Admittedly there may well be some semblance of logic to such a narrative. The former writer of “Grifter” manages to cram the vast majority of Batman’s Rogues Gallery into his yarn. With the likes of such notable villains as The Joker, Victor Zsasz, Bane, Mister Freeze, Clayface, Clownface, Poison Ivy and the Mad Hatter all potentially being ‘big draws’ for comic book fans. But in order to incorporate so many ‘familiar faces’ the American author has had to use them sparingly and certainly can’t afford for them to utilise their super-powers; otherwise Clayface would have simply smashed a route to freedom through the nearest brick wall.
Instead Tieri has to limit their roles to that of inconsequential ‘sidekicks’ and give the lion’s share of the story to former Blackgate inmate turned security officer Stone.

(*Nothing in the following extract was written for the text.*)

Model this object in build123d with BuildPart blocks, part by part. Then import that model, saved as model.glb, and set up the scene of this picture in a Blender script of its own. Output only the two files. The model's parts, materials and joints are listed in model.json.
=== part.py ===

Such an anaemic use of such recognisable classic criminals is rather disappointing and leads to some truly irksome scenes, such as where Bane, a man powerful enough to have actually ‘broken the Bat’, inauspiciously asks his gaoler to “get us out of here.”
Perhaps the biggest anti-climax however has to be this magazine’s final reveal that the white-faced green-haired lunatic responsible for shutting down the prison’s electrical power and releasing ‘Joker gas’ throughout the facility is not actually the Clown Prince of Crime but a mentally deranged Jeremiah Arkham. Whilst a somewhat interesting conclusion, the sudden spiral into insanity for the institution’s warden would perhaps have been something more worthy of a multi-issue story-arc than a humble one-shot.

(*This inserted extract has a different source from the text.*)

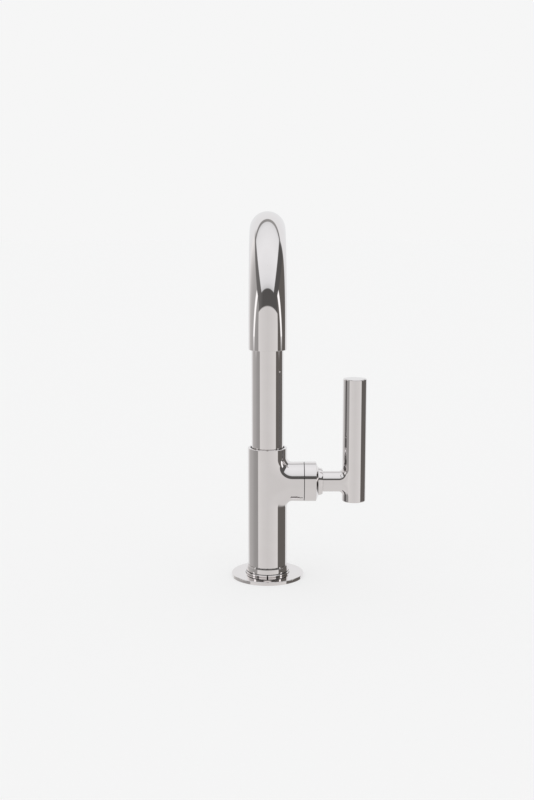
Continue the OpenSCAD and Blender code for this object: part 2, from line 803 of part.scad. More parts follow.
// Centres of a hexagonal field of holes that fit inside radius limit_r
function hex_field(pitch, limit_r) =
    let (n = ceil(limit_r / pitch))
    [
        for (i = [-n : n], j = [-n : n])
            let (p = pitch * [i + j / 2, j * sin(60)])
            if (norm(p) <= limit_r) p
    ];

module holed_disc(z, thickness, r, hole_d, pitch) {
    translate([0, outlet_y, z]) difference() {
        cylinder(h = thickness, r = r, $fn = round_fn);
        for (p = hex_field(pitch, r - hole_d))
            translate([p[0], p[1], -cut]) cylinder(h = thickness + 2 * cut, d = hole_d, $fn = small_fn);
    }
}

// Outlet grille, on the lip of the shell
module aerator_screen() {
    color("gainsboro")
        holed_disc(bush_low_z + aerator_lip, grille_t, aerator_bore_r - seated, grille_hole_d, grille_pitch);
}

// Jet plate that draws the air in
module aerator_core() {
    color("white") union() {
        holed_disc(core_z, core_t, aerator_bore_r - seated, grille_hole_d / 2, grille_pitch);
        translate([0, outlet_y, bush_low_z + aerator_lip + grille_t])
            cylinder(h = core_z - bush_low_z - aerator_lip - grille_t, r = grille_pitch / 4, $fn = small_fn);
    }
}

// Rubber washer on top of the aerator
module aerator_washer() {
    color("dimgray") translate([0, outlet_y, 0])
        flat_ring(bush_low_z + aerator_h, washer_t, aerator_r, aerator_bore_r - aerator_lip);
}

escutcheon_flange();
base_ring();
deck_seal();
faucet_body();
spout_lock_screw();
cartridge_bonnet();
cartridge_nut();
cartridge_housing();
cartridge_base();
port_seals();
fixed_disc();
cartridge_rotor();
rotor_seal();
stem_pin();
cartridge_stem();
lever_ball();
lever_handle();
lever_set_screw();
disc_carrier();
moving_disc();
spout_tube();
spout_shank();
shank_seal_upper();
shank_seal_lower();
glide_ring();
outlet_bush();
aerator_shell();
aerator_core();
aerator_screen();
aerator_washer();
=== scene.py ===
import json
import math

import bpy
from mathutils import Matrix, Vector

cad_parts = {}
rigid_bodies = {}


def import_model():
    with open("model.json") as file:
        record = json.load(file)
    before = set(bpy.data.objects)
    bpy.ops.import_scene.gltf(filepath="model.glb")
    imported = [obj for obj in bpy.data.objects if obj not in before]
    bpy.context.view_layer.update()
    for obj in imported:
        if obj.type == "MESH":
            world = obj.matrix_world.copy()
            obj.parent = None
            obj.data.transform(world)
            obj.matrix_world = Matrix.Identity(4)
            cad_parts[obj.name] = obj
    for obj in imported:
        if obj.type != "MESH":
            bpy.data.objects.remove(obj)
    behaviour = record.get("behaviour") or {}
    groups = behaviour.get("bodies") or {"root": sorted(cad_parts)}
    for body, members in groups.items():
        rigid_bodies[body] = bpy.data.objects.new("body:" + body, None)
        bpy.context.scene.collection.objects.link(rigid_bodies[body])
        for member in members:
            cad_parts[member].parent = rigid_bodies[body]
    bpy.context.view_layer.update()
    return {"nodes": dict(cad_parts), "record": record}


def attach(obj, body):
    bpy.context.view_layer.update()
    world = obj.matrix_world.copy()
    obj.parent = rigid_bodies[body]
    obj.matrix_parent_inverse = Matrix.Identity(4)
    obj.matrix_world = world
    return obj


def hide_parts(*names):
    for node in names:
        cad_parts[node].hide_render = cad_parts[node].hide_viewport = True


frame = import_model()
NODES = frame["nodes"]

# Photograph's frame and camera, in pixels, metres and degrees
IMAGE_LONG_SIDE = 800
FOCAL_PX = 1111
SENSOR_MM = 36.0
CAMERA_PLACE = (-0.0004, -0.8745, 0.278)
CAMERA_PITCH = 8.7
BACKDROP = 0.921

# Studio that the polished metal reflects. Bearings are in degrees, 0 at the front and growing to the
# right. A wall's top is a slope, and the ceiling's edges are slopes measured from straight up.
LEFT_CORNER, RIGHT_CORNER, RIGHT_WALL_START = -57, 63, 62
BACK_FROM_RIGHT, BACK_FROM_LEFT, BEHIND = 132, -140, 200
FRONT_TOP, LEFT_TOP, RIGHT_TOP, BACK_TOP = 0.46, 0.57, 0.5, 0.92
CEILING_FRONT, CEILING_BACK, CEILING_SIDE = 1.10, -0.86, 1.03
FLOOR_ELEVATION = -28
STUDIO_GAIN = 1 / 0.86  # makes up for the metal's own tone
TWICE_SEEN = 0.75  # what a reflection of a reflection loses
CAMERA_WIDE, CAMERA_LOW, CAMERA_HIGH = 0.065, 0.27, 0.34  # sideways and upward parts of its direction

# Sizes of the visible pieces in millimetres, as in the CAD source but for fine edges and seams
FLANGE_R, FLANGE_T, FLANGE_EDGE = 29.0, 2.8, 0.6
COLLAR_R, RING_R, RING_LOW_Z, RING_TOP_Z = 17.45, 17.05, 4.8, 9.8
COLLAR_CHAMFER, RING_CHAMFER, RING_LEAN, RING_BEVEL, RING_BEVEL_H = 0.6, 0.3, 0.18, 0.5, 1.0
COLLAR_CREVICE, CREVICE_DEPTH, CREVICE_RISE, COLLAR_SEAM = 0.3, 0.2, 0.15, 0.3
SEAM, SEAM_DEPTH = 0.25, 0.5
FOOT_SEAM_IN, FOOT_SEAM_OUT, FOOT_H = 0.05, 0.1, 0.8
SPIGOT_R, BASE_BORE_R = 13.0, 13.05
GROOVE_IN, GROOVE_OUT, GROOVE_H = 19.45, 24.55, 1.5
BODY_R, BODY_TOP_Z, RIM_CHAMFER = 15.75, 106.0, 0.5
SOCKET_R, SOCKET_GAP, SOCKET_GROOVE = 12.78, 1.0, 0.4
HUB_R, HUB_Z, HUB_END_X, HUB_FILLET, HUB_TAIL_X = 15.9, 78.0, 29.3, 4.2, 27.0
NUT_BORE_R, BONNET_BORE_R = 13.45, 13.45
BONNET_SHOULDER_X, BONNET_MOUTH_X, MOUTH_R = 38.9, 40.6, 11.8
BONNET_THREAD_X, BONNET_THROAT_X = 33.7, 35.35
LOCK_Z, LOCK_HOLE_R = 94.5, 2.05
TUBE_R, TUBE_BORE_R, TUBE_FOOT_Z, TUBE_END = 12.7, 11.7, 103.83, 0.3
ARCH_R, ARCH_Z, OUTLET_Z = 70.0, 208.6, 199.5
BALL_X, BALL_R, BALL_REAR, BALL_SHOULDER, BALL_FRONT = 39.5, 11.3, 5.5, 4.6, 5.9
BALL_STEP = 0.2
ARM_R, ARM_X = 8.25, 45.4
HANDLE_X, HANDLE_R, HANDLE_LOW_Z, HANDLE_TOP_Z = 69.5, 9.525, 62.0, 161.5
HANDLE_EDGE, HANDLE_FILLET = 1.0, 2.8
SCREW_X, SCREW_HOLE_R = 50.7, 2.07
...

Putting aside the inadequacies of this comic's writing, especially as the escapees headlong dash through Wayne Manor is actually quite entertaining at times, this periodical ultimately disappoints because it features the artwork of no less than four different illustrators. Just why Flexi Ruiz fails to illustrate the comic’s middle five pages is something of a mystery. But no more so than Editor Mark Doyle’s decision to utilise the drawing skills of Roberto Viacava and Walden Wong for just two of the missing sheets, and then Christian Duce for another three. To be brutally honest none of the artists are likely to ‘set the comic book world on fire’, but Duce’s manically smiling Joker and heavily lined faces do stand out as the better panels from the bunch; especially when they’re printed directly alongside the rather wanting pencils of Ruiz. In addition Nick Filardi’s consistent work as colorist also goes a long way to ensure that each transition is essentially unnoticeable.